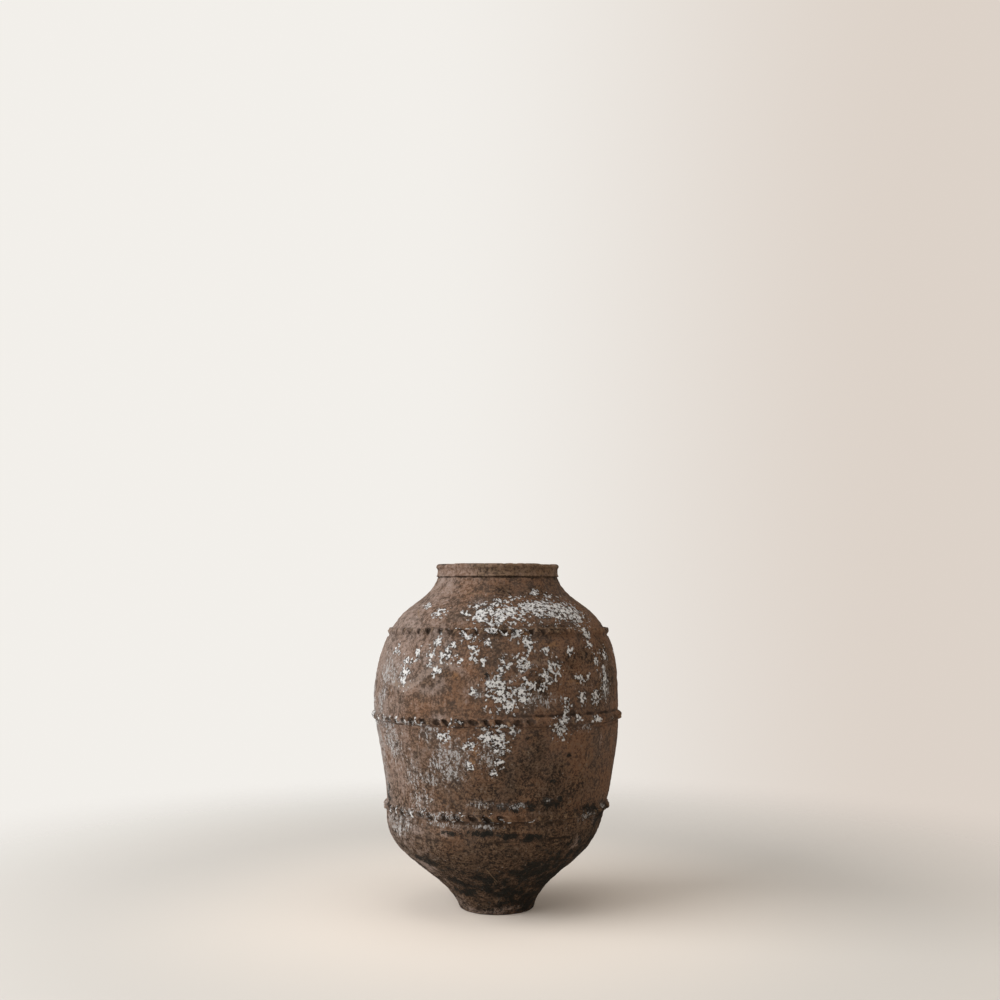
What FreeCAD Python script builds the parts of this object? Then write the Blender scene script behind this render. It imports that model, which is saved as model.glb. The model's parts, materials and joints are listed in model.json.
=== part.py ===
"""A tall earthenware oil jar, built up in tiers the way a potter raises one.

Millimetres, +Z up, origin at the centre of the foot's underside, -Y towards the front. The jar is a
foot slab, seven tiers of wall and a rim collar, each seated on a tongue along the top of the one below.
Three thumb-pressed bands lie in scored seats round the outside and cover the joins of the belly.
"""
import FreeCAD, Part

import math
import os

from FreeCAD import Vector

# --- Tiers from the ground up: height, outer radius halfway up, outer radius at the top -------------
foot_radius = 92.5

foot_slab_height = 30.0
foot_slab_middle = 97.5
foot_slab_top = 106.0

foot_wall_height = 65.0
foot_wall_middle = 133.0
foot_wall_top = 169.0

cone_height = 99.0
cone_middle = 226.5
cone_top = 262.8

bowl_height = 62.0
bowl_middle = 271.5
bowl_top = 276.0

lower_belly_height = 224.0
lower_belly_middle = 292.3
lower_belly_top = 308.7

upper_belly_height = 210.0
upper_belly_middle = 306.8
upper_belly_top = 277.0

shoulder_height = 110.0
shoulder_middle = 233.3

neck_height = 29.0

# --- Mouth, and the neck round it -----------------------------------------------------------------
mouth_radius = 130.0
neck_thickness = 24.5       # at the top of the neck
neck_flare = 4.8            # how much wider the neck is halfway down
throat_flare = 14.3         # and at its foot, where the shoulder starts
neck_radius = mouth_radius + neck_thickness

# --- Wall -----------------------------------------------------------------------------------------
wall = 20.0                 # thickness square to the surface
foot_wear = 4.0             # rounding worn on the foot's lower edge
bore_run = 17.0             # the mouth's plain cylinder reaches this far below the rim
draw_in = 62.0              # and the inside draws in to it over this height
inside_points = 24          # how many points carry the inside curve

# --- Joins between tiers --------------------------------------------------------------------------
tongue_width = 8.0
tongue_height = 7.0
tongue_draft = 1.0

# --- Rim collar -----------------------------------------------------------------------------------
rim_height = 33.0
ridge_overhang = 3.3        # the ridge stands this far out over the neck
ridge_rounding = 2.0
hollow_inset = 0.3          # the hollow round the collar lies this far inside the neck's top
lip_overhang = 3.1
bead_height = 11.0          # the rounded bead along the top
bead_undercut = 1.5
bead_bulge = 0.4
lip_rounding = 7.0
lip_inner_rounding = 7.0

# --- Bands ----------------------------------------------------------------------------------------
band_width = 27.0
band_rise = 9.0
seat_depth = 2.0
lower_band_mark_count = 50
middle_band_mark_count = 60
upper_band_mark_count = 54
lower_band_lean = 42.0      # degrees the marks lean to the left, like the strands of a rope
middle_band_lean = 38.0
upper_band_lean = 20.0
mark_radius = 10.0          # half a thumb's width
mark_depth = 6.0

GROUND = Vector(0, 0, 0)
UP = Vector(0, 0, 1)
BISECTIONS = 60


def at(radius, height):
    """A point of the half section."""
    return Vector(radius, 0, height)


def line(start, end):
    return Part.LineSegment(start, end).toShape()


def polyline(points):
    return [line(a, b) for a, b in zip(points, points[1:])]


def arc(start, middle, end):
    return Part.Arc(start, middle, end).toShape()


def quarter(start, corner, end):
    """A quarter round that cuts off a square corner."""
    centre = start + end - corner
    return arc(start, centre + (corner - centre) * math.sqrt(0.5), end)


def fair_curve(points):
    """A smooth curve through points that rise."""
    curve = Part.BSplineCurve()
    curve.interpolate(Points=points)
    return curve


def parameter_at(curve, height):
    low = curve.FirstParameter
    high = curve.LastParameter
    for _ in range(BISECTIONS):
        middle = 0.5 * (low + high)
        if curve.value(middle).z < height:
            low = middle
        else:
            high = middle
    return 0.5 * (low + high)


def radius_at(curve, height):
    return curve.value(parameter_at(curve, height)).x


def slope_at(curve, height):
    """Radius gained per millimetre of height."""
    tangent = curve.tangent(parameter_at(curve, height))[0]
    return tangent.x / tangent.z


def stretch(curve, low, high):
    """The part of a curve between two heights, as an edge."""
    return curve.toShape(parameter_at(curve, low), parameter_at(curve, high))


def lathe(edges):
    """Turns a closed half section into a solid."""
    solid = Part.Face(Part.Wire(edges)).revolve(GROUND, UP, 360)
    return solid if solid.Volume > 0 else solid.reversed()


class Tier:
    """One ring of the wall: where it starts and ends, and its outer radii."""

    def __init__(self, name, low, height, middle_radius, top_radius):
        self.name = name
        self.low = low
        self.high = low + height
        self.middle_radius = middle_radius
        self.top_radius = top_radius

    def stations(self):
        middle = 0.5 * (self.low + self.high)
        return [at(self.middle_radius, middle), at(self.top_radius, self.high)]


def stack(sizes):
    """Tiers set one on another."""
    tiers = []
    level = 0.0
    for name, height, middle_radius, top_radius in sizes:
        tiers.append(Tier(name, level, height, middle_radius, top_radius))
        level = tiers[-1].high
    return tiers


TIERS = stack([
    ("foot_slab", foot_slab_height, foot_slab_middle, foot_slab_top),
    ("foot_wall", foot_wall_height, foot_wall_middle, foot_wall_top),
    ("cone_wall", cone_height, cone_middle, cone_top),
    ("bowl_wall", bowl_height, bowl_middle, bowl_top),
    ("lower_belly_wall", lower_belly_height, lower_belly_middle, lower_belly_top),
    ("upper_belly_wall", upper_belly_height, upper_belly_middle, upper_belly_top),
    ("shoulder_wall", shoulder_height, shoulder_middle, neck_radius + throat_flare),
    ("neck_wall", neck_height, neck_radius + neck_flare, neck_radius),
])
TOP = {tier.name: tier.high for tier in TIERS}
floor_level = TOP["foot_slab"]
neck_top = TOP["neck_wall"]
bore_level = neck_top - bore_run

OUTSIDE = fair_curve([at(foot_radius, 0)] + [point for tier in TIERS for point in tier.stations()])


def inside_radius(height):
    """The wall's thickness inside the outer curve, drawn in to the mouth near the top."""
    plain = radius_at(OUTSIDE, height) - wall * math.hypot(1, slope_at(OUTSIDE, height))
    share = min(1.0, max(0.0, 1 - (bore_level - height) / draw_in))
    ease = share * share * (3 - 2 * share)
    return plain + (mouth_radius - plain) * ease


def inside_curve():
    rise = (bore_level - floor_level) / inside_points
    heights = [floor_level + rise * i for i in range(inside_points + 1)]
    return fair_curve([at(inside_radius(height), height) for height in heights])


INSIDE = inside_curve()


def bore_at(height):
    """Inner radius at a height."""
    return mouth_radius if height >= bore_level else radius_at(INSIDE, height)


class Band:
    """A thumb-pressed strip over a join, and the seat scored for it in the wall."""

    def __init__(self, height, mark_count, lean):
        self.height = height
        self.mark_count = mark_count
        self.lean = math.radians(lean)
        self.slope = slope_at(OUTSIDE, height)
        half = 0.5 * band_width / math.hypot(1, self.slope)
        self.low = height - half
        self.high = height + half
        self.low_edge = at(radius_at(OUTSIDE, self.low), self.low)
        self.high_edge = at(radius_at(OUTSIDE, self.high), self.high)
        self.low_seat = self.low_edge - at(seat_depth, 0)
        self.high_seat = self.high_edge - at(seat_depth, 0)
        self.join = (self.low_seat + self.high_seat) * 0.5

    def outward(self):
        return at(1, -self.slope).normalize()

    def crest(self):
        return (self.low_edge + self.high_edge) * 0.5 + self.outward() * band_rise

    def strip(self):
        """The plain half-round strip, before the thumb marks."""
        back = [self.high_edge, self.high_seat, self.low_seat, self.low_edge]
        return lathe([arc(self.low_edge, self.crest(), self.high_edge)] + polyline(back))

    def thumb(self):
        """A rod that lies across the strip and leans over, as far in as a mark is deep."""
        up_the_wall = at(self.slope, 1).normalize()
        to_the_left = Vector(0, -1, 0)
        direction = up_the_wall * math.cos(self.lean) + to_the_left * math.sin(self.lean)
        centre = self.crest() + self.outward() * (mark_radius - mark_depth)
        start = centre - direction * band_width
        return Part.makeCylinder(mark_radius, 2 * band_width, start, direction)

    def solid(self):
        pitch = 360.0 / self.mark_count
        thumbs = []
        for i in range(self.mark_count):
            thumb = self.thumb()
            thumb.rotate(GROUND, UP, (i + 0.5) * pitch)
            thumbs.append(thumb)
        return self.strip().cut(thumbs)


BANDS = {
    "lower_band": Band(TOP["bowl_wall"], lower_band_mark_count, lower_band_lean),
    "middle_band": Band(TOP["lower_belly_wall"], middle_band_mark_count, middle_band_lean),
    "upper_band": Band(TOP["upper_belly_wall"], upper_band_mark_count, upper_band_lean),
}


def band_over(height):
    """The band that covers the join at this height, or None."""
    return next((band for band in BANDS.values() if band.height == height), None)


def join_points(height):
    """Across the wall from outside to inside, over the tongue that the next tier sits on."""
    band = band_over(height)
    outer = band.join.x if band else radius_at(OUTSIDE, height)
    inner = bore_at(height)
    tip = height + tongue_height
    root_middle = 0.5 * (outer + inner)
    tip_middle = root_middle
    if tip < neck_top:
        tip_middle = 0.5 * (radius_at(OUTSIDE, tip) + bore_at(tip))
    half_root = 0.5 * tongue_width
    half_tip = half_root - tongue_draft
    return [
        at(outer, height),
        at(root_middle + half_root, height),
        at(tip_middle + half_tip, tip),
        at(tip_middle - half_tip, tip),
        at(root_middle - half_root, height),
        at(inner, height),
    ]


def outer_edges(low, high):
    """The outside of one tier going up, with half a band's seat at an end that a band covers."""
    below = band_over(low)
    above = band_over(high)
    edges = []
    start = low
    end = high
    if below:
        edges += polyline([below.join, below.high_seat, below.high_edge])
        start = below.high
    if above:
        end = above.low
    edges.append(stretch(OUTSIDE, start, end))
    if above:
        edges += polyline([above.low_edge, above.low_seat, above.join])
    return edges


def inner_edges(low, high):
    """The inside of one tier going down."""
    edges = []
    if high > bore_level:
        edges.append(line(at(mouth_radius, high), at(mouth_radius, max(low, bore_level))))
    if low < bore_level:
        edges.append(stretch(INSIDE, low, min(high, bore_level)))
    return edges


def wall_ring(tier):
    """One tier of wall, grooved below to sit on the last and tongued above to carry the next."""
    edges = outer_edges(tier.low, tier.high)
    edges += polyline(join_points(tier.high))
    edges += inner_edges(tier.low, tier.high)
    edges += polyline(join_points(tier.low)[::-1])
    return lathe(edges)


def foot_slab():
    """The flat clay disc that the jar stands on. Its top is the floor inside."""
    side = at(radius_at(OUTSIDE, foot_wear), foot_wear)
    corner = at(side.x, 0)
    bottom = at(side.x - foot_wear, 0)
    edges = [
        line(GROUND, bottom),
        quarter(bottom, corner, side),
        stretch(OUTSIDE, foot_wear, floor_level),
    ]
    edges += polyline(join_points(floor_level) + [at(0, floor_level), GROUND])
    return lathe(edges)


def rim_collar():
    """The rim: an overhanging ridge, a hollow collar and a rounded lip."""
    top = neck_top + rim_height
    ridge_radius = neck_radius + ridge_overhang
    lip_radius = neck_radius + lip_overhang
    ridge_level = neck_top + ridge_rounding
    bead_level = top - bead_height
    lip_level = top - lip_rounding
    under_ridge = at(ridge_radius - ridge_rounding, neck_top)
    ridge = at(ridge_radius, ridge_level)
    hollow = at(neck_radius - hollow_inset, 0.5 * (ridge_level + bead_level))
    bead = at(lip_radius - bead_undercut, bead_level)
    lip = at(lip_radius, lip_level)
    brow = (bead + lip) * 0.5 + at(bead_bulge, 0)
    lip_top = at(lip_radius - lip_rounding, top)
    inner_top = at(mouth_radius + lip_inner_rounding, top)
    inner_lip = at(mouth_radius, top - lip_inner_rounding)
    edges = [
        line(at(neck_radius, neck_top), under_ridge),
        quarter(under_ridge, at(ridge_radius, neck_top), ridge),
        arc(ridge, hollow, bead),
        arc(bead, brow, lip),
        quarter(lip, at(lip_radius, top), lip_top),
        line(lip_top, inner_top),
        quarter(inner_top, at(mouth_radius, top), inner_lip),
        line(inner_lip, at(mouth_radius, neck_top)),
    ]
    edges += polyline(join_points(neck_top)[::-1])
    return lathe(edges)


def write(name, shape):
    if not shape.isValid():
        raise ValueError(name + " is not a valid solid")
    shape.exportStep("parts/" + name + ".step")
    print(name, "solids", len(shape.Solids), "volume", round(shape.Volume / 1000.0, 1), "cm3")


def main():
    os.makedirs("parts", exist_ok=True)
    write("foot_slab", foot_slab())
    for tier in TIERS[1:]:
        write(tier.name, wall_ring(tier))
    write("rim_collar", rim_collar())
    for name, band in BANDS.items():
        write(name, band.solid())


main()
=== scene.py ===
import json
import math

import bpy
import numpy as np
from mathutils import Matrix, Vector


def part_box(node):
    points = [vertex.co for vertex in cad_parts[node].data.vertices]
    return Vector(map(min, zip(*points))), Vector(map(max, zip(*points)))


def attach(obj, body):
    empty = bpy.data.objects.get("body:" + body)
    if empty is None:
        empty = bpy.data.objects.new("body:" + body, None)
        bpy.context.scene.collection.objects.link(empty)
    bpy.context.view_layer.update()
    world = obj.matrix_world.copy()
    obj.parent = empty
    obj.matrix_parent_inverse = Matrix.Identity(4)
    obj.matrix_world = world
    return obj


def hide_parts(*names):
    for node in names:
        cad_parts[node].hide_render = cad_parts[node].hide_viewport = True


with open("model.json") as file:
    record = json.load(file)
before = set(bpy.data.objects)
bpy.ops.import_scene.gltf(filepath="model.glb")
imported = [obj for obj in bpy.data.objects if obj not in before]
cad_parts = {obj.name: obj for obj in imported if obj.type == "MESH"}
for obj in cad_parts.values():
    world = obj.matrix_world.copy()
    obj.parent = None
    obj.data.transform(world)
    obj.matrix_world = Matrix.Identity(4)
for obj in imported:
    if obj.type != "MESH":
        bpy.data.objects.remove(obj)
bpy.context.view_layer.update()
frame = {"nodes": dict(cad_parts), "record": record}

MM = 0.001
DEGREE = math.pi / 180

# The jar is turned about Z. An azimuth is in degrees from the front, -Y, and grows to the right.
# Lengths below are in millimetres, unless a name says otherwise.

# --- How the jar was made -------------------------------------------------------------------------
TIER_FINISHES = {
    "foot_slab": "sooty_clay",
    "foot_wall": "sooty_clay",
    "cone_wall": "sooty_clay",
    "bowl_wall": "stained_clay",
    "lower_belly_wall": "stained_clay",
    "upper_belly_wall": "limewashed_clay",
    "shoulder_wall": "limewashed_clay",
    "neck_wall": "rim_clay",
    "rim_collar": "rim_clay",
}
TONGUE = 7.0                # each tier's tongue stands this high in the groove of the next
TURNS = 720                 # steps round a tier
DOUBLINGS = 4               # a sixteenth is spun, and doubled this often
SKIN_STEP = 2.6             # spacing of the rings up the outside,
RIM_STEP = 1.4              # on the collar's outside,
INSIDE_STEP = 13.0          # up the inside
JOINT_STEP = 40.0           # and on the faces that meet the next tier
CORNER = 38 * DEGREE        # a sharper turn of the outline is a corner
CLOSE = 0.5                 # nearer than this counts as the same height or radius
TOUCHING = 0.05             # and this close, points touch
DOUBLE = 0.02               # points of an outline that are closer than this are one
ROWS_APART = 0.4            # the wall's outline keeps points at least this far apart in height
MERGE = 1e-5                # doubles this close are merged, in metres
LIP_RADIUS = 155.0          # of the edge that chips
LIP_DEPTH = 20.0            # the collar's outside reaches at least this far down into the mouth
LIP_FADE = (8.0, 14.0)      # and the wear on it ends between these depths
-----
Output exactly those lines that lie from the line with "bead = at(lip_radius" through the line with "record = json.load(file)", with both of those lines included.

> [ANSWER IN FULL]
    bead = at(lip_radius - bead_undercut, bead_level)
    lip = at(lip_radius, lip_level)
    brow = (bead + lip) * 0.5 + at(bead_bulge, 0)
    lip_top = at(lip_radius - lip_rounding, top)
    inner_top = at(mouth_radius + lip_inner_rounding, top)
    inner_lip = at(mouth_radius, top - lip_inner_rounding)
    edges = [
        line(at(neck_radius, neck_top), under_ridge),
        quarter(under_ridge, at(ridge_radius, neck_top), ridge),
        arc(ridge, hollow, bead),
        arc(bead, brow, lip),
        quarter(lip, at(lip_radius, top), lip_top),
        line(lip_top, inner_top),
        quarter(inner_top, at(mouth_radius, top), inner_lip),
        line(inner_lip, at(mouth_radius, neck_top)),
    ]
    edges += polyline(join_points(neck_top)[::-1])
    return lathe(edges)


def write(name, shape):
    if not shape.isValid():
        raise ValueError(name + " is not a valid solid")
    shape.exportStep("parts/" + name + ".step")
    print(name, "solids", len(shape.Solids), "volume", round(shape.Volume / 1000.0, 1), "cm3")


def main():
    os.makedirs("parts", exist_ok=True)
    write("foot_slab", foot_slab())
    for tier in TIERS[1:]:
        write(tier.name, wall_ring(tier))
    write("rim_collar", rim_collar())
    for name, band in BANDS.items():
        write(name, band.solid())


main()
=== scene.py ===
import json
import math

import bpy
import numpy as np
from mathutils import Matrix, Vector


def part_box(node):
    points = [vertex.co for vertex in cad_parts[node].data.vertices]
    return Vector(map(min, zip(*points))), Vector(map(max, zip(*points)))


def attach(obj, body):
    empty = bpy.data.objects.get("body:" + body)
    if empty is None:
        empty = bpy.data.objects.new("body:" + body, None)
        bpy.context.scene.collection.objects.link(empty)
    bpy.context.view_layer.update()
    world = obj.matrix_world.copy()
    obj.parent = empty
    obj.matrix_parent_inverse = Matrix.Identity(4)
    obj.matrix_world = world
    return obj


def hide_parts(*names):
    for node in names:
        cad_parts[node].hide_render = cad_parts[node].hide_viewport = True


with open("model.json") as file:
    record = json.load(file)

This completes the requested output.